Paul Williams, an installer based in south Wales, said his consumer base – many of whom are in their 70s and 80s – have little incentive to install heat pumps.

“If heat pumps come in – and they are coming in – we can’t have a quick shut off time,” he said. “We need a softer rollout. We need to get consumers on side over the longer period of time.”

As the Tory leadership race ramps up, it is unclear whether Rishi Sunak or Liz Truss will address the heat pump question.

Mr Sunak provided financial support for net zero objectives while chancellor. He has not publicly praised the policy but did tell the Cop26 climate conference last year he would make the UK the “world’s first net zero financial centre”.

Ms Truss, meanwhile, spoke of “accelerating our transition to net zero” at the conference, adding that “a green economy can be achieved alongside economic success, creating jobs and opportunities”. She has been largely quiet on green issues since, however.

For now, it seems, the drive to make heat pumps the future of British household heating continues apace. When approached for comment, a Beis spokesman reiterated the £5,000 installation grant and the elimination of VAT on pumps.
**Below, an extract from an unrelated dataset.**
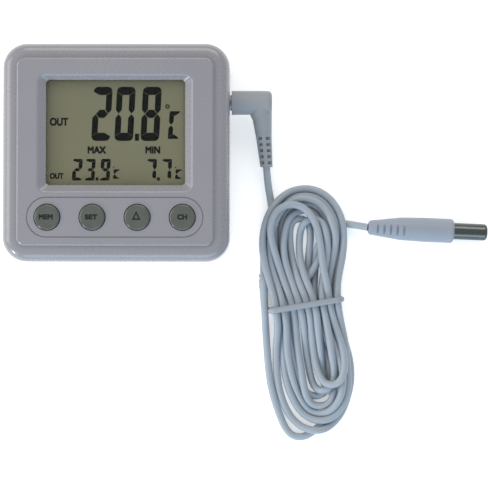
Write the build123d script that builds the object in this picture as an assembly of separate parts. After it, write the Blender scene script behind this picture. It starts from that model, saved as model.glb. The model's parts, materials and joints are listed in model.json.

He added: “Replacing a gas or oil boiler with a heat pump will help protect households from rising fossil fuel prices that are being driven up by pressures on global markets.

“The British Energy Security Strategy also set out our plans to rebalance costs on energy bills away from electricity to ensure heat pumps will be the best and most affordable choice for consumers.

“We are working with industry to further bring down the cost of heat pumps by up to half by 2025.”